What to do | Of the records that follow, copy only the lines from the line containing "cavity behind it." to the line containing "low, high = Vector((1e9,)", both included, exactly as written.

(Records with modeling code)
----------
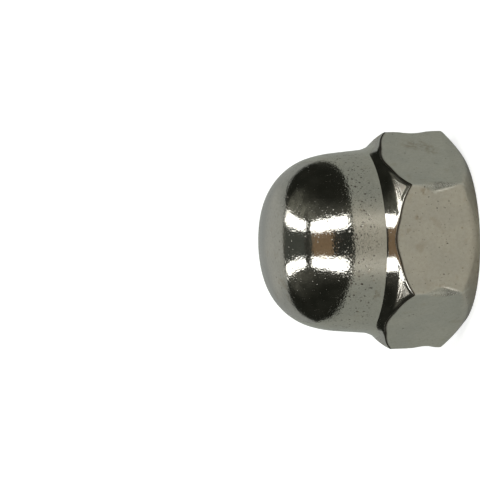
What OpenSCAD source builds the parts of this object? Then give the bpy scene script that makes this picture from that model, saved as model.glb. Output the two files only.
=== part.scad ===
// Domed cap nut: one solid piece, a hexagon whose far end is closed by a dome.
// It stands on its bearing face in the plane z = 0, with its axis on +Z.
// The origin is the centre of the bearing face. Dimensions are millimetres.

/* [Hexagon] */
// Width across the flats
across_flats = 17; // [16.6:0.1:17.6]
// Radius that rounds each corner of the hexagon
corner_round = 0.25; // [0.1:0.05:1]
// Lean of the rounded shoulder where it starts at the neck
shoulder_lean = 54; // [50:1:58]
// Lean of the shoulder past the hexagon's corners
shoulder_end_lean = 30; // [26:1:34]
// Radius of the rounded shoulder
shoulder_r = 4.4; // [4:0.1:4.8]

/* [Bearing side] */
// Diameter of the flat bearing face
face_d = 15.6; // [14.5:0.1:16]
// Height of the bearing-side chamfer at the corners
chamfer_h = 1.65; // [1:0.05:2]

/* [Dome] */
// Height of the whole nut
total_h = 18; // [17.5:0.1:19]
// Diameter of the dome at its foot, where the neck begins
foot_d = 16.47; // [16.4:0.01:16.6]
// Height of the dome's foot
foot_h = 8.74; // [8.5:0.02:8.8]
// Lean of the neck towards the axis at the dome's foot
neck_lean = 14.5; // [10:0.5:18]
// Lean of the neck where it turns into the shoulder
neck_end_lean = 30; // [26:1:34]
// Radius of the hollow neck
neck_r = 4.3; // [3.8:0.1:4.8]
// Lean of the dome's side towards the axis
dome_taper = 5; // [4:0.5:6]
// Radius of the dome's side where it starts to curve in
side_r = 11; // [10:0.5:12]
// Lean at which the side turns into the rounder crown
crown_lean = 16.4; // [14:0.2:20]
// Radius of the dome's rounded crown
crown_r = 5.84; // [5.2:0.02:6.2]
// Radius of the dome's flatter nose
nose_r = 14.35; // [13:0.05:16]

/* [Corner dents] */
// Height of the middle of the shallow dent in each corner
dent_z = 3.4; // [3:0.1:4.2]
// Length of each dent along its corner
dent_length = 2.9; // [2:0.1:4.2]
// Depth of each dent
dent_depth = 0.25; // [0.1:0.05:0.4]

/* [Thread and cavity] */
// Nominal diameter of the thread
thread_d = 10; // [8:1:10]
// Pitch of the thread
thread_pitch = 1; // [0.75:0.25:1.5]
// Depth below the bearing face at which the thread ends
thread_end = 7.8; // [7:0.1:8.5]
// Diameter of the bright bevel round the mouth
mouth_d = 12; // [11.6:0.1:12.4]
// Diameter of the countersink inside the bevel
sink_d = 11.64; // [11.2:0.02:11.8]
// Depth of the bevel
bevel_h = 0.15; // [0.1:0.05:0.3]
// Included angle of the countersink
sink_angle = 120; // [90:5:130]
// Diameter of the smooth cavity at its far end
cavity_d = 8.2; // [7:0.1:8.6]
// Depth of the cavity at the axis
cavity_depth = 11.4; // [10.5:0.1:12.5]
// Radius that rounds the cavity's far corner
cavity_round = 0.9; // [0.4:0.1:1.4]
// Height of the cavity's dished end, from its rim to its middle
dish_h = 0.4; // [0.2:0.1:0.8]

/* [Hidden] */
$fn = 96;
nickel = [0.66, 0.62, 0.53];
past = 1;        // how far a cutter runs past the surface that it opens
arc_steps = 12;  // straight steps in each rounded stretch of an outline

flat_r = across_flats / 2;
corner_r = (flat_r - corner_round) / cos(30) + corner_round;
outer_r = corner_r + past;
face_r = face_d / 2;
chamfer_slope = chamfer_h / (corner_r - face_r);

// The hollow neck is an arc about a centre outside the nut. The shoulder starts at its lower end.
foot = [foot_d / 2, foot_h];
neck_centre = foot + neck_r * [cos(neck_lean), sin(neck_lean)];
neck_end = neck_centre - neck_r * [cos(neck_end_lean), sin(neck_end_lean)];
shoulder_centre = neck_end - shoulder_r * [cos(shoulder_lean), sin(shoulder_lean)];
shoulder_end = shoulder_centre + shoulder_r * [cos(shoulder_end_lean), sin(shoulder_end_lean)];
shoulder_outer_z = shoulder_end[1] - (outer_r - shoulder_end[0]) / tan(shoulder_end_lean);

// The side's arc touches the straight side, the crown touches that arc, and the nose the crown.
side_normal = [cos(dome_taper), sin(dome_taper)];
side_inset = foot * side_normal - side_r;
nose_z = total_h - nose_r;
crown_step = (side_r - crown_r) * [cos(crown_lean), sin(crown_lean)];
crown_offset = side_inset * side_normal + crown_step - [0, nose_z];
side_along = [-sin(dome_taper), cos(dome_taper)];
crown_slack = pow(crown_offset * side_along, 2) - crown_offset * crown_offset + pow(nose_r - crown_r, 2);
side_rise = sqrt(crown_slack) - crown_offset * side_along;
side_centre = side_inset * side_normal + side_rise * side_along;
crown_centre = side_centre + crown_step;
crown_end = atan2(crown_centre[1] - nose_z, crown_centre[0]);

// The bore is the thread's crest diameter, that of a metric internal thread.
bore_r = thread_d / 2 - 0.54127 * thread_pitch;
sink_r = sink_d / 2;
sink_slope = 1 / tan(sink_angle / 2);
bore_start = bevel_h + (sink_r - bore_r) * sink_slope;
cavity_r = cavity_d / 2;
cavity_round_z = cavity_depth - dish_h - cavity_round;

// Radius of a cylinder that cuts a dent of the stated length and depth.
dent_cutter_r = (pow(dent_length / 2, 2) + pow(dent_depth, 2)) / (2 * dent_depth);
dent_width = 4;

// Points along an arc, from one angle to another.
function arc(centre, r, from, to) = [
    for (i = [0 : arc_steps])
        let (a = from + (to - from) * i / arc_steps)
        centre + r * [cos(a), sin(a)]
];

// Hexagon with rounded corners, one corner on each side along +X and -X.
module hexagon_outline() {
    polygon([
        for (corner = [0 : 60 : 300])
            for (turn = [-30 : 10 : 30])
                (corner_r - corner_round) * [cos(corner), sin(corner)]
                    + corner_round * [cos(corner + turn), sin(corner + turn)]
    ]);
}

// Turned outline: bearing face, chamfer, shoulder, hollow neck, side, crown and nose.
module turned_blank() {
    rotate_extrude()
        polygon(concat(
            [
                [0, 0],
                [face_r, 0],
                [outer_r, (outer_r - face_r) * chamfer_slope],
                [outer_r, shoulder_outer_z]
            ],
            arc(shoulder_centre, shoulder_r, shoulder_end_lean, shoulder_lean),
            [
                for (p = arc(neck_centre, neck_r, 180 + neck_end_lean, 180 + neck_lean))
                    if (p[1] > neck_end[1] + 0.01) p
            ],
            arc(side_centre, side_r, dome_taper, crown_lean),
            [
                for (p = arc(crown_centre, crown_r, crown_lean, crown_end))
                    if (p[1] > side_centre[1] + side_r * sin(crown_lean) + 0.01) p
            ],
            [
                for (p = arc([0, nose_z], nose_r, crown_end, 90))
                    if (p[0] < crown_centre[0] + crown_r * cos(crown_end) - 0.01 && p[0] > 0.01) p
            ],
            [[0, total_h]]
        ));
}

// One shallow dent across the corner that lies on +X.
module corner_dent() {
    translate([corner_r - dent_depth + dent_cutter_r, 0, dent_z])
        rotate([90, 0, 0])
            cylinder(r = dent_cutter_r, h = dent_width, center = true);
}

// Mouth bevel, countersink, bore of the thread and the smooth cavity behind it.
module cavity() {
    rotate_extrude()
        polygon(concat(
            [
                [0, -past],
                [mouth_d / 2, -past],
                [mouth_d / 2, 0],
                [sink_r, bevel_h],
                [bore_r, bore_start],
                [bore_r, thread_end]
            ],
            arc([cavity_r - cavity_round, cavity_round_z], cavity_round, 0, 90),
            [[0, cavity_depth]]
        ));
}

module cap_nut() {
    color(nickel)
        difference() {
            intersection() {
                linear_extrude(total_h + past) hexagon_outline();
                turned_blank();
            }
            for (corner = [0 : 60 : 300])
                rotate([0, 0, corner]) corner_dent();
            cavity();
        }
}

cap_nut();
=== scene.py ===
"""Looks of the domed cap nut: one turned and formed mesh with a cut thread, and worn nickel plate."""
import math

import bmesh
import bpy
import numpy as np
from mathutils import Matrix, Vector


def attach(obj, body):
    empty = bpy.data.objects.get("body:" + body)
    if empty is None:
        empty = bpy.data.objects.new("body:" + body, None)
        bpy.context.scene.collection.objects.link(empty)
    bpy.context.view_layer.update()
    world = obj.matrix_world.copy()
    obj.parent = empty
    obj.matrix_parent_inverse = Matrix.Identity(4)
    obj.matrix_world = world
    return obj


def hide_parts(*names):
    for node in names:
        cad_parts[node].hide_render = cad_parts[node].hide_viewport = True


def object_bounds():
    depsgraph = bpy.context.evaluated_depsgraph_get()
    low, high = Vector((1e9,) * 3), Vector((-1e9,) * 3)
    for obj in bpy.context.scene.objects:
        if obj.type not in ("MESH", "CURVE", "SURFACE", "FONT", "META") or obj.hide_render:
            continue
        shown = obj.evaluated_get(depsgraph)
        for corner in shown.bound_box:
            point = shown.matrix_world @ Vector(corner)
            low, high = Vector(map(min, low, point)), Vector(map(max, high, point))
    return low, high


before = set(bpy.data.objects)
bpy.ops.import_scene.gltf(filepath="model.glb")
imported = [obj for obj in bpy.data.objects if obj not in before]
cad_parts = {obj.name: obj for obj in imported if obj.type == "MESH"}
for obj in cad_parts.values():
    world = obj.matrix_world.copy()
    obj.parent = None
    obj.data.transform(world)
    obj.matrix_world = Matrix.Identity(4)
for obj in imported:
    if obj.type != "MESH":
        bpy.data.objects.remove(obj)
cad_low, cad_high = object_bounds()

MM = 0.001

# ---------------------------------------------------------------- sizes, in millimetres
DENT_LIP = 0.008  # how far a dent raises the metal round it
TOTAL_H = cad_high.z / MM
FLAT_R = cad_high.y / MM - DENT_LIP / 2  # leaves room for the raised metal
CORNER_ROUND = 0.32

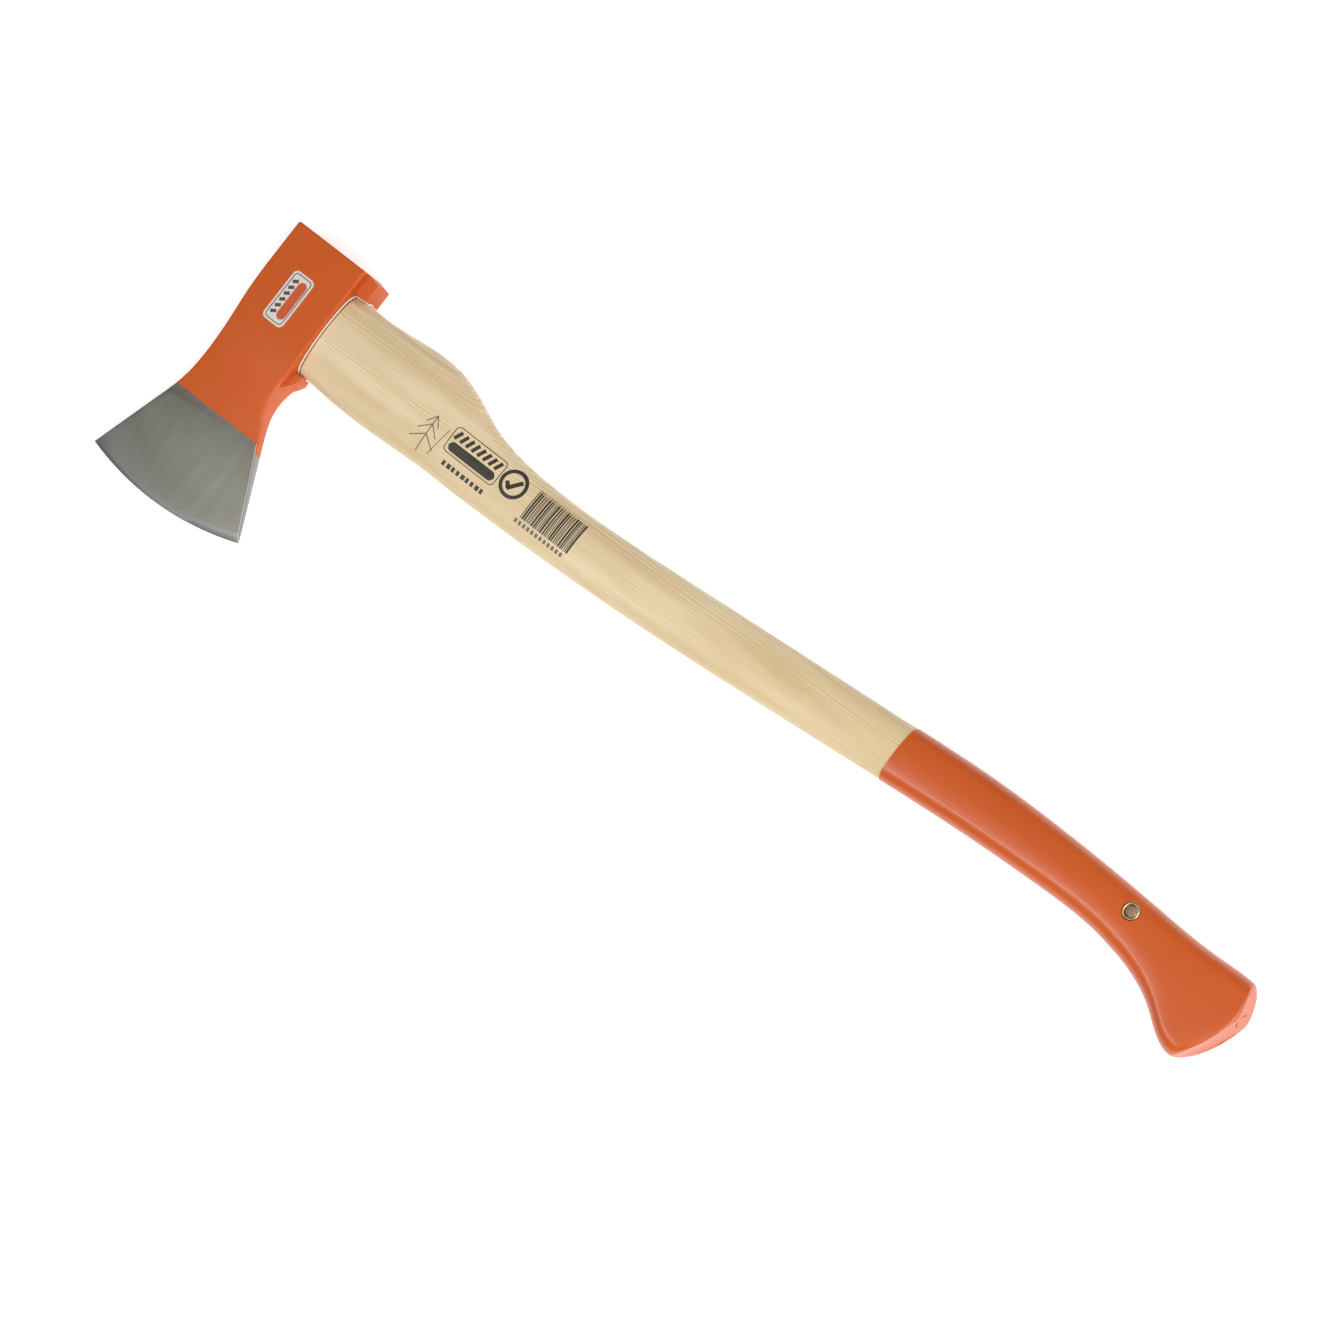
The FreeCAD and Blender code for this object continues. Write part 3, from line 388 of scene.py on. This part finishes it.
----------
Answer |
// Mouth bevel, countersink, bore of the thread and the smooth cavity behind it.
module cavity() {
    rotate_extrude()
        polygon(concat(
            [
                [0, -past],
                [mouth_d / 2, -past],
                [mouth_d / 2, 0],
                [sink_r, bevel_h],
                [bore_r, bore_start],
                [bore_r, thread_end]
            ],
            arc([cavity_r - cavity_round, cavity_round_z], cavity_round, 0, 90),
            [[0, cavity_depth]]
        ));
}

module cap_nut() {
    color(nickel)
        difference() {
            intersection() {
                linear_extrude(total_h + past) hexagon_outline();
                turned_blank();
            }
            for (corner = [0 : 60 : 300])
                rotate([0, 0, corner]) corner_dent();
            cavity();
        }
}

cap_nut();
=== scene.py ===
"""Looks of the domed cap nut: one turned and formed mesh with a cut thread, and worn nickel plate."""
import math

import bmesh
import bpy
import numpy as np
from mathutils import Matrix, Vector


def attach(obj, body):
    empty = bpy.data.objects.get("body:" + body)
    if empty is None:
        empty = bpy.data.objects.new("body:" + body, None)
        bpy.context.scene.collection.objects.link(empty)
    bpy.context.view_layer.update()
    world = obj.matrix_world.copy()
    obj.parent = empty
    obj.matrix_parent_inverse = Matrix.Identity(4)
    obj.matrix_world = world
    return obj


def hide_parts(*names):
    for node in names:
        cad_parts[node].hide_render = cad_parts[node].hide_viewport = True


def object_bounds():
    depsgraph = bpy.context.evaluated_depsgraph_get()
    low, high = Vector((1e9,) * 3), Vector((-1e9,) * 3)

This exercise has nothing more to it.